Un roman classique, par un auteur qui ne l'est pas moins, et qui raconte une histoire qui ne l'est pas du tout !

Nous sommes en 1918. Jôji, un jeune ingénieur de vingt-huit ans, tombe éperdument amoureux de Naomi, serveuse dans un bar. Jusque là, rien que de très banal. Sauf que Naomi a à peine quinze ans. Inutile de faire les gros yeux en pensant à Lolita : rien que de très normal dans le Japon de l'époque, car ce brave Jôji va épouser le plus civilement du monde la très (trop) jeune Naomi, pensant sincèrement qu'entre ses mains, il gérera l'éveil de ses sens et fera d'elle une épouse aussi accomplie et traditionnelle que soumise à sa volonté…

Évidemment, les choses ne vont pas vraiment se passer ainsi. Naomi va vite révéler, outre un tempérament de feu, un gout certain pour les jolies choses et une volonté encore plus certaine de liberté, et ce dans tous les domaines. Elle va constituer ainsi l'archétype de ce que l'on a appelé au Japon, à l'époque, les « moga », les « filles modernes », et va faire tourner en bourrique son infortuné, mais toujours irrémédiablement passionné, époux.
L'histoire de ce couple haut en couleur s'étale ainsi entre 1918 et 1926, dans un Japon en pleine révolution culturelle occidentale. C'est un roman plaisant, parfois comique, tant l'aveuglement du pauvre Jôji et la vanité de ses désirs sautent aux yeux. C'est aussi, en filigrane, une formidable histoire pleine de vitalité, de liberté, qui rend hommage à sa façon aux femmes japonaises de l'époque.

À la suite d'une erreur, j'ai lu ce roman dans la traduction anglaise de Chambers puis dans sa version française, chez Folio. Ce dernier éditeur (je sais, je me rends compte que je plains souvent de Folio…) a cru indispensable de faire précéder le roman d'une préface d'A. Moravia qui vient, bien dans l'air du temps, comme un cheveu sur la soupe, nous expliquer à quel point l'occident en général et l'Amérique en particulier sont coupables de tous les maux, surtout au Japon où, bien entendu, « sétémieuavan ». Pour qui connait un peu, et même beaucoup, le pays et son histoire, on est prié de ne pas rire.
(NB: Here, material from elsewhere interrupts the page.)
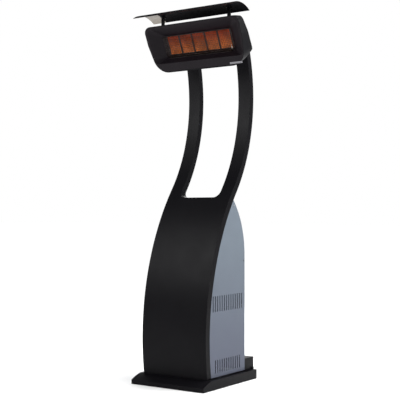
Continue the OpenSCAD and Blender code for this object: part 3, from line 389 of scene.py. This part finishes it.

Naomi apporte un démenti total à cette sociologie de la repentance en montrant, bien au contraire, comment une jeune femme, à l'orée du vingtième siècle, affirme contre une tradition de la soumission la réalité et la force de ses désirs, de ses goûts et son amour immodéré de la liberté de vivre.
Là où Folio voit un personnage « cynique, vulgaire, inconstant », je vois une femme qui ose la liberté dans une époque et un milieu bien peu propice. Voilà du moins ce que j'ai retiré de ma lecture. Et vous, qu'en penserez-vous ? Tanizaki vous tend les bras.